A few months ago I had the good pleasure of participating in a conference held at the Dominican House of Studies in Washington, D.C. The conference was quite stimulating, as one would expect; but the special grace was to join the Dominican students and faculty in celebrating the liturgy in their lovely and venerable chapel. The Liturgy of the Hours was celebrated reverently with chant and silence. And even the body language of the participants bespoke wonder before the Word of God.
In that very chapel, the noted Dominican theologian, Archbishop J. Augustine Di Noia, preached many of the homilies now happily collected in the attractive book, Grace in Season: The Riches of the Gospel in Seventy Sermons.
“Seventy,” of course, is a Biblically charged number, signifying fullness. And there is a fullness in this collection, spanning the major liturgical seasons, special feast days, and specific occasions, ranging from the celebration of the ordinations of Dominican confreres to the funeral homilies for the preacher’s beloved mother and sister.
Whatever the occasion of the sermons, one is struck by their “objectivity.” By this I do not mean they are “impersonal” – far from it! But they receive their orientation from the objective realities presented by the liturgical celebration, its particular readings, prayers, and hymns.
Hence, the sermons are personal, even conversational, but not subjective. The hearers and readers are not regaled by anecdotes, experiences, idiosyncratic views. We are confronted by the Good News of Jesus Christ and his Grace, which is ever free, but never cheap. Di Noia’s “conversational” preaching subserves a conversatio, a call to conversion and transformation in every season.

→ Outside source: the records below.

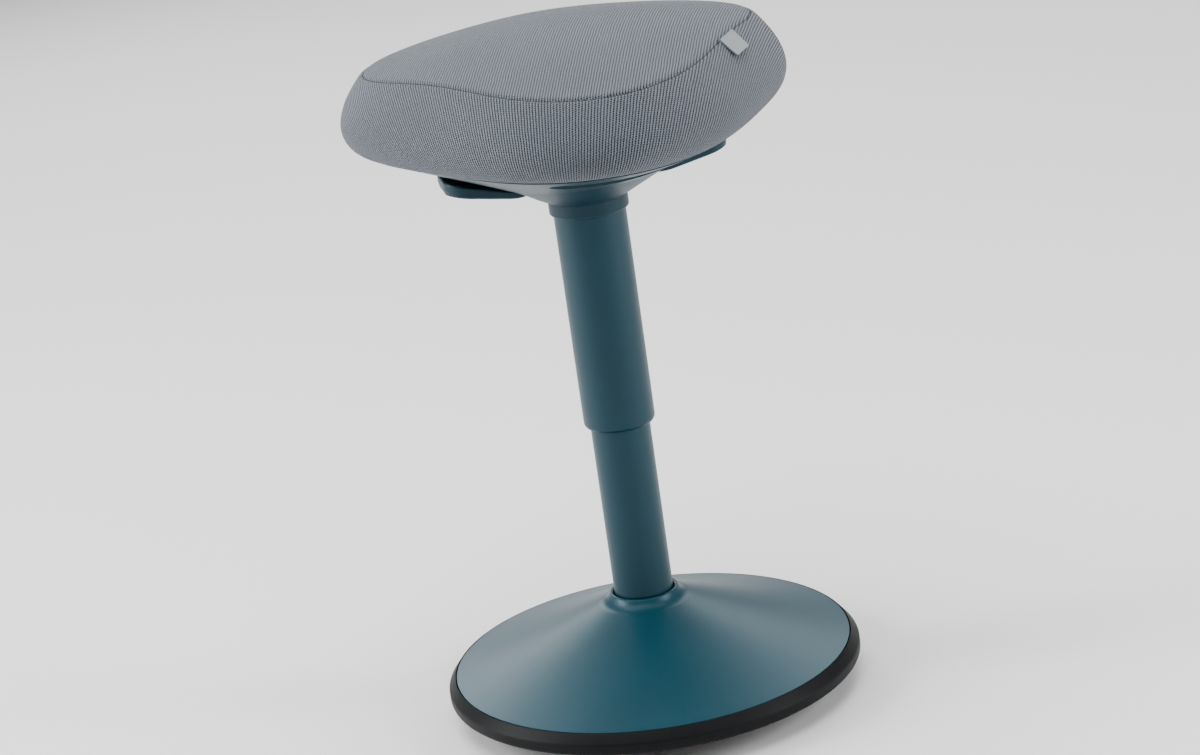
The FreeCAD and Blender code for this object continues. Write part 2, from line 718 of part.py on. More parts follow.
def build_hub():
    """Seat hub: taper socket, two cheeks for the lever pins and the plate under the board."""
    socket = solid("Cylinder", "hub_socket", {"Radius": "hub_radius", "Height": "socket_seat_length"},
                   ("0", "0", "collar_top"))
    pieces = [socket]
    cheek_foot = "(" + PIVOT_HEIGHT + " - cheek_drop)"
    for name, edge in (("near", "-cheek_gap / 2 - cheek_wall"), ("far", "cheek_gap / 2")):
        sizes = {"Length": "2 * cheek_half_length", "Width": "cheek_wall"}
        sizes["Height"] = PLATE_FOOT + " - " + cheek_foot
        pieces.append(solid("Box", "cheek_" + name, sizes, ("-cheek_half_length", edge, cheek_foot)))
    sizes = {"Length": "plate_length", "Width": "plate_width", "Height": "plate_wall"}
    plate = solid("Box", "hub_plate_blank", sizes, ("-plate_length / 2", "-plate_width / 2", PLATE_FOOT))
    pieces.append(softened("hub_plate", plate, size("plate_corner"), is_upright))
    whole = fuse("hub_whole", pieces)
    cone = {"Radius1": "cylinder_radius", "Radius2": "cylinder_radius - cylinder_taper"}
    cone["Height"] = "cylinder_rise"
    tools = [solid("Cone", "hub_taper", cone, ("0", "0", "collar_top"))]
    span = "2 * cheek_wall + cheek_gap"
    for name, reach in (("left", "-lever_pivot_reach"), ("right", "lever_pivot_reach")):
        sizes = {"Radius": "lever_pin_radius", "Height": span}
        place = (reach, "-cheek_gap / 2 - cheek_wall", PIVOT_HEIGHT)
        tools.append(solid("Cylinder", "pin_hole_" + name, sizes, place, ACROSS))
    bored = cut("hub_bored", whole, group("hub_bores", tools))
    corners = hub_screw_places()
    hole = "hub_screw_radius + bolt_play"
    keep(drilled("hub", bored, corners, hole, PLATE_FOOT + " - bolt_play", "2 * plate_wall"), "seat_hub")
    screws("hub_screws", corners, "hub_screw_radius", PLATE_FOOT, "plate_wall + hub_screw_bite",
           "hub_screw_head_radius", "hub_screw_head_wall", up=True)
    pins = []
    for name, reach in (("left", "-lever_pivot_reach"), ("right", "lever_pivot_reach")):
        sizes = {"Radius": "lever_pin_radius", "Height": span}
        place = (reach, "-cheek_gap / 2 - cheek_wall", PIVOT_HEIGHT)
        pins.append(solid("Cylinder", "lever_pin_" + name, sizes, place, ACROSS))
    keep(group("lever_pins", pins), "lever_pins")


def hub_screw_places():
    """Corners of the rectangle of screws that hold the hub to the board."""
    across, along = "hub_screw_span_x / 2", "hub_screw_span_y / 2"
    return [(a + across, b + along) for a in ("", "-") for b in ("", "-")]


def padded(label, outline, width):
    """A body with an upright outline of (reach, height) pairs, spread evenly to both sides."""
    body = doc.addObject("PartDesign::Body", label)
    sketch = body.newObject("Sketcher::SketchObject", label + "_outline")
    sketch.AttachmentSupport = [(plane_of(body, "XZ_Plane"), "")]
    sketch.MapMode = "FlatFace"
    draw(sketch, outline, {})
    pad = body.newObject("PartDesign::Pad", label + "_pad")
    pad.Profile = sketch
    pad.Midplane = True
    pad.setExpression("Length", bound(width))
    body.Tip = pad
    doc.recompute()
    return body


def build_lever(label, angle):
    """One lever: paddle, cranked arm, pivot boss and the nose that sits in the spool."""
    tip_foot = BOARD_FOOT + " - lever_tip_drop"
    root_foot = BOARD_FOOT + " - lever_root_drop"
    blade = [("lever_root_reach", root_foot), ("lever_tip_reach", tip_foot)]
    blade.append(("lever_tip_reach", tip_foot + " + lever_tip_wall"))
    blade.append(("lever_root_reach", root_foot + " + lever_root_wall"))
    paddle = padded(label + "_paddle", blade, "lever_width")
    paddle_plan = softened(label + "_paddle_plan", paddle, size("lever_round"), is_upright)
    paddle_soft = softened(label + "_paddle_soft", paddle_plan, size("lever_edge_round"), any_edge)
    half_neck = "lever_nose_neck / 2"
    spool_edge = "(spool_radius + arm_spool_play)"
    arm_root = "lever_root_reach + arm_bite"
    arm = [(arm_root, root_foot + " + arm_skirt"), (arm_root, root_foot + " + arm_skirt + arm_wall")]
    arm.append(("lever_pivot_reach + arm_shoulder", PIVOT_HEIGHT + " + lever_boss_radius"))
    arm.append((spool_edge, NOSE_HEIGHT + " + " + half_neck))
    arm.append(("lever_nose_reach", NOSE_HEIGHT + " + " + half_neck))
    arm.append(("lever_nose_reach", NOSE_HEIGHT + " - " + half_neck))
    arm.append((spool_edge + " - arm_hollow", NOSE_HEIGHT + " - " + half_neck))
    heel_height = PIVOT_HEIGHT + " - lever_boss_radius + arm_heel_rise"
    arm.append(("lever_pivot_reach - arm_heel", heel_height))
    pieces = [paddle_soft, padded(label + "_arm", arm, "lever_arm_width")]
    sizes = {"Radius": "lever_nose_radius", "Height": "lever_arm_width"}
    place = ("lever_nose_reach", "-lever_arm_width / 2", NOSE_HEIGHT)
    pieces.append(solid("Cylinder", label + "_nose", sizes, place, ACROSS))
    sizes = {"Radius": "lever_boss_radius", "Height": "cheek_gap - 2 * lever_boss_play"}
    place = ("lever_pivot_reach", "lever_boss_play - cheek_gap / 2", PIVOT_HEIGHT)
    pieces.append(solid("Cylinder", label + "_boss", sizes, place, ACROSS))
    sizes = {"Radius": "lever_pin_radius + pin_play", "Height": "cheek_gap"}
    place = ("lever_pivot_reach", "-cheek_gap / 2", PIVOT_HEIGHT)
    bore = solid("Cylinder", label + "_bore", sizes, place, ACROSS)
    lever = cut(label + "_whole", fuse(label + "_blank", pieces), bore)
    lever.Placement = FreeCAD.Placement(Vector(), FreeCAD.Rotation(Vector(0, 0, 1), angle))
    keep(lever, label)


def soft_slab(middle, along, length, width, corner, foot, top):
    """Upright slab with rounded corners, centred on (middle, along)."""
    spot = Vector(middle - length / 2, along - width / 2, foot)
    box = Part.makeBox(length, width, top - foot, spot)
    return box.makeFillet(corner, [edge for edge in box.Edges if is_upright(edge)])


def funnel(drop, inset, top):
    """Solid inside of the underside form, raised by drop and drawn in by inset."""
    neck = size("collar_radius")
    knee = size("shell_knee_radius")
    rings = [soft_ring(neck, 0.0, 0.0, size("collar_top") + drop)]
    rings.append(soft_ring(knee, 0.0, 0.0, size(KNEE_HEIGHT) + drop))
    if inset == 0:
        rings.append(seat_ring(size("rim_inset"), size(RIM_FOOT)))
    rings.append(seat_ring(size("rim_inset") + inset, top))
    return Part.makeLoft(rings, True, True)


def shell_screw_places():
    """Places of the screws that hold the shell to the board, between the levers and the grip."""
    return [("%s * cos(%s)" % (SCREW_CIRCLE, angle), "%s * sin(%s)" % (SCREW_CIRCLE, angle))
            for angle in SHELL_SCREW_ANGLES]


def build_shell():
    """Underside shell with lever windows and grip pocket, and its screws."""
    slope = size("shell_knee_rise") / (size("shell_knee_radius") - size("collar_radius"))
    lift = size("shell_wall") * math.sqrt(1 + slope ** 2)
    outside = funnel(0.0, 0.0, size(CUSHION_FOOT))
    inside = funnel(lift, size("rim_bead"), size(CUSHION_FOOT))
    shell = outside.cut(inside)
    foot = size("collar_top")
    board = size(BOARD_FOOT)
    boss_places = [(size(across), size(along)) for across, along in shell_screw_places()]
    for across, along in boss_places:
        boss = Part.makeCylinder(size("shell_boss_radius"), board - foot, Vector(across, along, foot))
        shell = shell.fuse(boss.common(outside))
    shell = shell.cut(Part.makeCylinder(size("hub_radius + bolt_play"), board, Vector(0, 0, 0)))
    play = size("window_play")
    near = size("lever_root_reach - window_root_play")
    far = size("lever_tip_reach + window_play")
    width = size("lever_width") + 2 * play
    corner = size("lever_round") + play
    for side in (-1, 1):
        middle = side * (near + far) / 2
        shell = shell.cut(soft_slab(middle, 0.0, far - near, width, corner, foot, board + play))
    across, along = size("grip_width"), size("grip_depth")
    round_off, wall = size("grip_round"), size("grip_wall")
    centre = -size(GRIP_CENTRE)
    roof = board - size("grip_cover")
    outer = soft_slab(0.0, centre, across, along, round_off, foot, roof)
    inner = soft_slab(0.0, centre, across - 2 * wall, along - 2 * wall, round_off - wall, foot, roof - wall)
    shell = shell.cut(outer)
    seat = board - size("shell_boss_depth")
    head = size("screw_head_radius + bolt_play")
    for across, along in boss_places:
        shell = shell.cut(Part.makeCylinder(head, seat - foot, Vector(across, along, foot)))
        stem = size("shell_screw_radius + bolt_play")
        shell = shell.cut(Part.makeCylinder(stem, board, Vector(across, along, foot)))
    formed("seat_shell", shell.removeSplitter())
    formed("grip_liner", outer.cut(inner).common(outside))
    screws("shell_screws", shell_screw_places(), "shell_screw_radius",
           BOARD_FOOT + " - shell_boss_depth", "shell_boss_depth + shell_screw_bite",
           "screw_head_radius", "screw_head_wall", up=True)


def cushion(inward):
    """Solid cushion form, drawn in all over by inward except at its flat foot."""
    foot, waist, seam = size(CUSHION_FOOT), size(WAIST_HEIGHT), size(SEAM_HEIGHT)
    radius, swell = size("seat_radius"), size("corner_swell")
    rings = []
    for step in ROLL_STEPS:
        roll = size("cushion_foot_inset") * (1 - math.sqrt(1 - (1 - step) ** 2))
        rings.append(seat_ring(roll + inward, foot + (waist - foot) * step))
    for step in BAND_STEPS:
        lean = size("seam_inset") * step ** BAND_POWER
        rings.append(seat_ring(lean + inward, waist + (seam - waist) * step))
    for share in CROWN_STEPS:
        inset = (size("seam_inset") + inward) * share
        height = seam + size("crown_rise") * (1 - share ** CROWN_POWER) - inward
        rings.append(soft_ring(radius * share, swell, inset, height))
    return Part.makeLoft(rings, True, True)


def build_seat():
    """Board, foam, the two fabric panels and the bare label tab."""
    foot = size(BOARD_FOOT)
    top = foot + size("board_wall")
    inset = size("board_inset")
    blank = Part.makeLoft([seat_ring(inset, foot), seat_ring(inset, top)], True, True)
    board = blank
    for across, along in hub_screw_places():
        spot = Vector(size(across), size(along), foot)
        board = board.cut(Part.makeCylinder(size("hub_screw_radius"), size("hub_screw_bite"), spot))
    for across, along in shell_screw_places():
        spot = Vector(size(across), size(along), foot)
        board = board.cut(Part.makeCylinder(size("shell_screw_radius"), size("shell_screw_bite"), spot))
    formed("seat_board", board)
    outer = cushion(0.0)
    inner = cushion(size("cloth_wall"))
    formed("seat_foam", inner.cut(blank))
    skin = outer.cut(inner)
    reach = size("seat_radius") * 2
    seam = size(SEAM_HEIGHT)
    low = Part.makeBox(2 * reach, 2 * reach, seam, Vector(-reach, -reach, 0))
    formed("cover_band", skin.common(low))
    formed("cover_top", skin.cut(low))


def build_label():
    """Small folded tab sewn into the seam, square to its run, left bare."""
    width, wall, drop = size("label_width"), size("label_wall"), size("label_drop")
    turn = math.radians(size("label_angle"))
    radius, swell = size("seat_radius"), size("corner_swell")
    seam_reach = radius * (1 + swell * math.cos(CORNERS * turn)) - size("seam_inset")
    seam_slope = CORNERS * radius * swell * math.sin(CORNERS * turn) / seam_reach
    reach = seam_reach + size("label_clearance")
    tab = Part.makeBox(width, wall, drop, Vector(-width / 2, -wall, -drop))
    lean = FreeCAD.Rotation(Vector(1, 0, 0), -size("label_lean"))
    spin = FreeCAD.Rotation(Vector(0, 0, 1), math.degrees(turn + math.atan(seam_slope)))
    spot = Vector(reach * math.sin(turn), -reach * math.cos(turn), size(SEAM_HEIGHT))
    formed("label_tab", tab, FreeCAD.Placement(spot, spin.multiply(lean)))


def check_and_export():
    """Stop on any failed object or bad shape, then write each node."""
    doc.recompute()
    failed = [item.Name for item in doc.Objects if "Invalid" in item.State or "Error" in item.State]
    if failed:
        raise RuntimeError("failed objects: %s" % ", ".join(failed))
    for item in nodes:
        if item.Shape.isNull() or not item.Shape.isValid():
            raise RuntimeError("bad shape: " + item.Label)
    os.makedirs("parts", exist_ok=True)
    for item in nodes:
        item.Shape.exportStep("parts/%s.step" % item.Label)
        box = item.Shape.BoundBox
        print("%-20s solids %2d  volume %10.1f  z %6.1f to %6.1f" % (
            item.Label, len(item.Shape.Solids), item.Shape.Volume, box.ZMin, box.ZMax))


build_base()
build_column()
build_bearing()
build_piston()
build_cylinder()
build_sleeve()
build_hub()
build_lever("left_lever", 180)
build_lever("right_lever", 0)
build_shell()
build_seat()
build_label()
check_and_export()
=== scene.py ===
"""Wobble stool: a three-cornered padded seat on a gas-lift column over a weighted rocking base."""

import logging
import math
from dataclasses import dataclass
from enum import Enum
from functools import cached_property
from typing import Any, Sequence

import bpy
import numpy as np
from mathutils import Matrix, Vector


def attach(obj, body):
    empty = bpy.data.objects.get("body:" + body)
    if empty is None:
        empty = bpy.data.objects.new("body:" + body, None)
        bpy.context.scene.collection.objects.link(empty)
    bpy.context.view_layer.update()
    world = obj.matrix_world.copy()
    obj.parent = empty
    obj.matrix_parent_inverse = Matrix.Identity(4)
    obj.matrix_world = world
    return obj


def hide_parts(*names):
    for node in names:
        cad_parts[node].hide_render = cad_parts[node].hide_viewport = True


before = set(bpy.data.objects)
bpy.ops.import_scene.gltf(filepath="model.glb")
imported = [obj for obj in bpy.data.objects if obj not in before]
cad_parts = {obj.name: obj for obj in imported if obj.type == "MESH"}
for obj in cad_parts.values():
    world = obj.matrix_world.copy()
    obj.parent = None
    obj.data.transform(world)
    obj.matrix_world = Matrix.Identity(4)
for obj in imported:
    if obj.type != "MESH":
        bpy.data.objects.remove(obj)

Colour = tuple[float, float, float]
Place = tuple[float, float, float]
Range = tuple[float, float]
Shares = tuple[float, ...]
Marks = tuple[tuple[float, float], ...]
Stop = tuple[float, Colour]
Socket = bpy.types.NodeSocket
log = logging.getLogger("wobble_stool")

WHITE = (1.0, 1.0, 1.0)
WEAVE = "weave"


class Slot(Enum):
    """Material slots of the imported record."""

    RUBBER = "rubber_black"
    PLASTIC = "petrol_plastic"
    KNIT = "knit_fabric"
    FOAM = "foam"
    TAPE = "label_cloth"


class Body(Enum):
    """Bodies of the mechanism that new pieces ride on."""

    BASE = "base"
    SEAT = "seat"
    LEFT_LEVER = "left_lever"
    RIGHT_LEVER = "right_lever"


@dataclass(frozen=True)
class Grain:
    """A noise texture: grains in each metre, octaves and the weight of the finer ones."""

    scale: float
    detail: float = 2.0
    roughness: float = 0.5


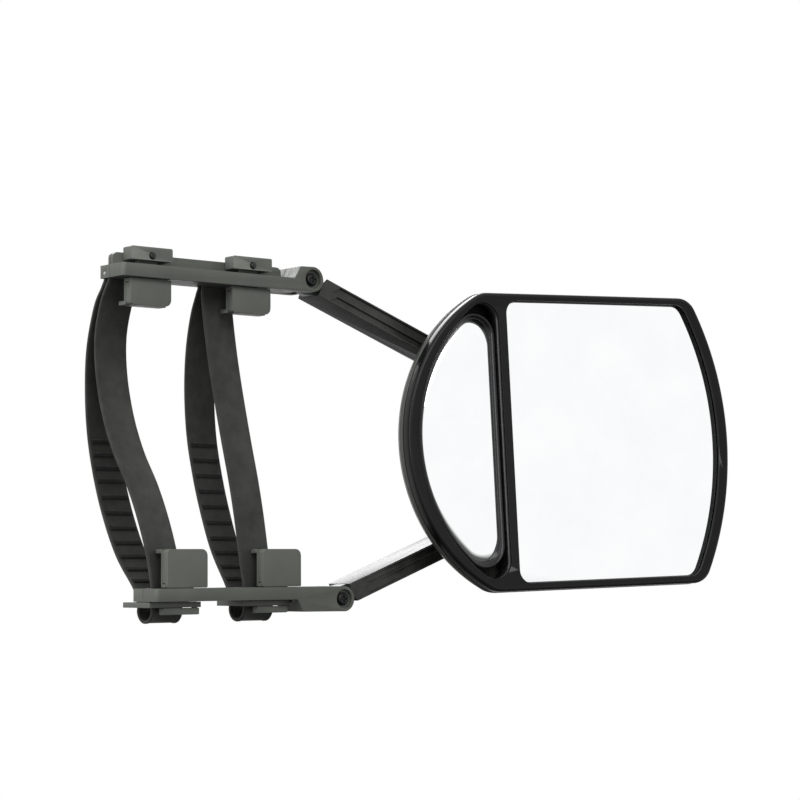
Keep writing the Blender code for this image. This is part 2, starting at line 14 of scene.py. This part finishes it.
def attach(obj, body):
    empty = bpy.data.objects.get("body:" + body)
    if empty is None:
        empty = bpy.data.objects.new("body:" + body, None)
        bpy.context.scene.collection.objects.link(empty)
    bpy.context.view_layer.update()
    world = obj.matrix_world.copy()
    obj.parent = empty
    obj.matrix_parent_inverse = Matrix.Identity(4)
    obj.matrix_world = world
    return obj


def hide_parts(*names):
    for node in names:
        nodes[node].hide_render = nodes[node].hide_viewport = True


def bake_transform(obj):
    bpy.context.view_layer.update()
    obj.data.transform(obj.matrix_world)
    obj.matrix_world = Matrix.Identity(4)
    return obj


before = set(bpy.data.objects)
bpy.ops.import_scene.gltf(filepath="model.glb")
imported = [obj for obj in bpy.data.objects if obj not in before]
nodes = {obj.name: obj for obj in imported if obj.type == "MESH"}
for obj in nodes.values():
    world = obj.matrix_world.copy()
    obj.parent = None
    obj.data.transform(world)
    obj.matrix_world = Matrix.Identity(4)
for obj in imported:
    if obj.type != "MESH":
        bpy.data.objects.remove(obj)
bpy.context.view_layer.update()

MM = 0.001
ORIGIN = Vector((53.0, 11.0, 83.0))

# Head placement
HEAD_AT = Vector((292.7, -40.7, 1.9))
HEAD_TURN = [math.radians(v) for v in (-2.1, -1.55, -10.9)]
HALF_H = 87.5
HEAD = (
    Matrix.Translation(HEAD_AT)
    @ Matrix.Rotation(HEAD_TURN[2], 4, "Z")
    @ Matrix.Rotation(HEAD_TURN[0], 4, "X")
    @ Matrix.Rotation(HEAD_TURN[1], 4, "Y")
)
HOME = Matrix.Identity(4)
BALL = Vector((288.35, -9.0, 0.0))

# Straps
STRAP_X = (1.1, 62.1)
STRAP_W = 20.0
STRAP_T = 1.7
STRAP_LEAN = 28.0
PIN_Y = 18.0
PIN_Z = 85.7
BAR_PITCH = 7.0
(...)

Besides these sermons’ evident orientation toward the realities the liturgy celebrates, they are also characterized by an “integrity.” They are not “stand alones,” but deeply integrated into the liturgical action. This appears not only in their exposition of the specific scriptural readings, but also by their frequent reference to the prayers of the particular Mass being celebrated.
I think preachers too often neglect the richness and challenge of the collect, the prayer over the gifts, and the prayer after Communion. Invoking them in the sermon can provide a prayerful dimension to the sermon itself, reinforce what the congregation had already heard, or, in too many cases, supply what their late arrival at Mass had made them miss. In his sermons, Di Noia frequently alludes to the prayers as well as the readings. And to the hymns!
The nineteenth-century Protestant theologian and preacher, Friedrich Schleiermacher once opined: “before the sermon there is the hymn.” Di Noia’s Italianate sensibility takes the injunction to heart. The hymn itself, if substantive (as the hymns sung at the Dominican House of Studies are!), is a mini-homily – one all the more effective in that it touches both mind and heart. Hence, often enough, Di Noia will invoke the hymn that has been sung, citing verses to underscore points he seeks to make.
Once more the impression created is that the liturgical celebration is an integral whole, each of its components making an indispensable contribution toward the one end: the praise and glory of God. As an obiter dictum let me add that if the hymn is a theologically substantive one, all the verses should be sung. To cut it short before the concluding doxology is nothing less than a liturgical mutilation.
Thus the sermons collected in this volume manifest a fine medley of the liturgical, the theological, and the aesthetic, each dimension complementing and enhancing the other. It is fitting (a Thomist would undoubtedly say “congruent”), therefore, that the paperback volume is attractively formatted, easily legible, and includes a helpful glossary of the sermons’ date and place of delivery, as well as identifications of the citations given in the sermons.
And, though the caution not to judge a book by its cover is usually wise, the cover of this book is both inviting and distinctive. It depicts Vermeer’s splendid painting, “Woman Holding a Balance.” Aside from the fine detail that characterizes all of Vermeer’s work and the subtle interplay of light and shadow, one can discern a further dimension.
Prominent among the jewelry that appears in the foreground of the painting is a string of pearls. And in the background, behind the woman intent on her scales, is a large painting of the Last Judgment, with Christ the Judge, bathed in a nimbus of light, presiding over the scene.
The scene seems to portray a woman’s calm appreciation and assessment that earthly goods must be weighed in light of heavenly judgment.
Whatever Vermeer’s own intent, the use of his image to lead us into these excellent sermons serves an almost mystagogic function. What is the pearl of great price that we seek? And what cost are we willing to bear? The sermons tell us, in T. S. Eliot’s words, that “the cost is not less than everything” – and that eternity is in the balance.